Título: No Ceará, programas à luz do dia
Autor: Ricardo Galhardo
Fonte: O Globo, 20/03/2006, O País, p. 9

Nas ruas de Fortaleza, menores de 9 anos se prostituem

FORTALEZA. O sol ainda está a pino na capital cearense, e adolescentes caminham sozinhas ou em duplas pela calçada mal-trilhada da avenida Padaria Espiritual, corredor de tráfego que liga áreas nobres de Fortaleza ao distrito industrial de Maracanaú, na região metropolitana. Elas não estão lá à-toa. Procuram clientes para programas sexuais. No final da tarde, são dezenas: maiores e menores de idade.

Por ser um dos principais destinos turísticos do país, as zonas mais conhecidas de prostituição em Fortaleza são a Praia de Iracema e a Avenida Beira Mar, cartão postal e onde concentra-se a rede hoteleira. Mas não é apenas o turismo que sazonalmente incentiva esse mercado. Na baixa estação, em pontos mais periféricos, são os próprios cearenses os clientes do sexo. Com idade média de 12 a 24 anos, mas encontrando-se até de 9 anos, as meninas costumam referir-se aos clientes como coroas.

A prostituição e a exploração sexual de menores em particular são temas indigestos às autoridades. Para Renato Roseno, coordenador do Centro de Defesa da Criança e do Adolescente (Cedeca), Ong que trabalha pela proteção jurídico-social das vítimas, o combate não pode se limitar à repressão e punição do explorador. As políticas públicas devem ter também o viés de resgatar e restaurar a dignidade das meninas.

- Não se conseguirá superar a exploração sexual com ações isoladas - diz Roseno.

Além de políticas públicas, o combate à exploração sexual infanto-juvenil demanda investimento. Roseno denuncia que até novembro do ano passado o governo do estado não havia executado um único centavo da rubrica "combate específico à exploração sexual infanto-juvenil e contra o tráfico de mulheres", no valor de R$886,6 mil, do orçamento da Secretaria de Segurança Pública.

Apesar de acentuada na capital, a exploração sexual de menores ocorre com visibilidade em 50 dos 184 municípios cearenses, segundo a deputada estadual Tânia Gurgel (PSDB), relatora da CPI da Exploração Sexual de Crianças e Adolescentes da Assembléia Legislativa, encerrada em dezembro do ano passado.

- Se Fortaleza que é a capital tem dificuldade de dar retaguarda e esse atendimento, no interior é pior.

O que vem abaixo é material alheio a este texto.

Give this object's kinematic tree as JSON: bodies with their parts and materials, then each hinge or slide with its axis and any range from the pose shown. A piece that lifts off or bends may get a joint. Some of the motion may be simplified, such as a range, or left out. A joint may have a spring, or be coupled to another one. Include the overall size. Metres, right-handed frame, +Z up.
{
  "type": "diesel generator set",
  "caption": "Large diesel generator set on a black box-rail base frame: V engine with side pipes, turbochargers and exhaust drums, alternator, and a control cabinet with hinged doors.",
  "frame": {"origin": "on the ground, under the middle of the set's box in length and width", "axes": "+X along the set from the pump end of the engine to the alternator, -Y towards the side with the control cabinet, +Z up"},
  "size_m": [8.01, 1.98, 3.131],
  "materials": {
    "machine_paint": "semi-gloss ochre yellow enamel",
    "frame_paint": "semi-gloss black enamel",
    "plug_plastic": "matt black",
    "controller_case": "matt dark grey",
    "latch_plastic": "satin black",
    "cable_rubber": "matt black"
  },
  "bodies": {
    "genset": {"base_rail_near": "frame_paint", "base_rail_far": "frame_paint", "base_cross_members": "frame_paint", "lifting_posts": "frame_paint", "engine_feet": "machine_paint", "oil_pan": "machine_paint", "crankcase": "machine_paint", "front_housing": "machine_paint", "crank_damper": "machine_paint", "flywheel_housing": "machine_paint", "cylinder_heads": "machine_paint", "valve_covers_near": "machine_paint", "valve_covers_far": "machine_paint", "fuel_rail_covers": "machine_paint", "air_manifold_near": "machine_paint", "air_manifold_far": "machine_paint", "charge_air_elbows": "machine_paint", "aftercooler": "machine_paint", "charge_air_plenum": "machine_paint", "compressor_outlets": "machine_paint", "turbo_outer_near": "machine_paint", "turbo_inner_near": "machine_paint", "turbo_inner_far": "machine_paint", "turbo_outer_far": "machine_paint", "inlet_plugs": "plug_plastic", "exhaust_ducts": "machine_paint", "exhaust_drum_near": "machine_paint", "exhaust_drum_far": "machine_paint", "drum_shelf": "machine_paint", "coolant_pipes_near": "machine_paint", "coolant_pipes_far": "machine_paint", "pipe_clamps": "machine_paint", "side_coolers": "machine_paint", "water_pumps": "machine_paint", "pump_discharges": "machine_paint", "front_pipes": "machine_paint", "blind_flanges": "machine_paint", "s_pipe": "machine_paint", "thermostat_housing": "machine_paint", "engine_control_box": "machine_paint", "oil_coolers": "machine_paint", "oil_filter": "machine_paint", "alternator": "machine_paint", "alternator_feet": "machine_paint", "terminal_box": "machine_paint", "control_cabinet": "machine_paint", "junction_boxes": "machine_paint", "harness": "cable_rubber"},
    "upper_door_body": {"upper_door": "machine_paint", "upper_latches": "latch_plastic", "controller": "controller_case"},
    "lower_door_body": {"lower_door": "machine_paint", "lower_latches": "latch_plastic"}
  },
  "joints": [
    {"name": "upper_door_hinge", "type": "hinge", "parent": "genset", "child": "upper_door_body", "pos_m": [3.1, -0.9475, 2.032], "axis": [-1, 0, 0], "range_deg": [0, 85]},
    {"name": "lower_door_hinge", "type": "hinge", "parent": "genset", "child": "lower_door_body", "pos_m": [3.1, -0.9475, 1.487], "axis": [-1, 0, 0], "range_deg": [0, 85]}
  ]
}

Se nada for feito, daqui a cinco anos a situação estará insustentável - diz a deputada.

A prefeitura de Fortaleza começa a despertar para o assunto. A prefeita Luizianne Lins (PT), que assumiu no ano passado, assinou um convênio com a Secretaria Especial de Direitos Humanos para capacitação e integração da rede de atendimento às vítimas. O convênio é de R$350 mil para este ano.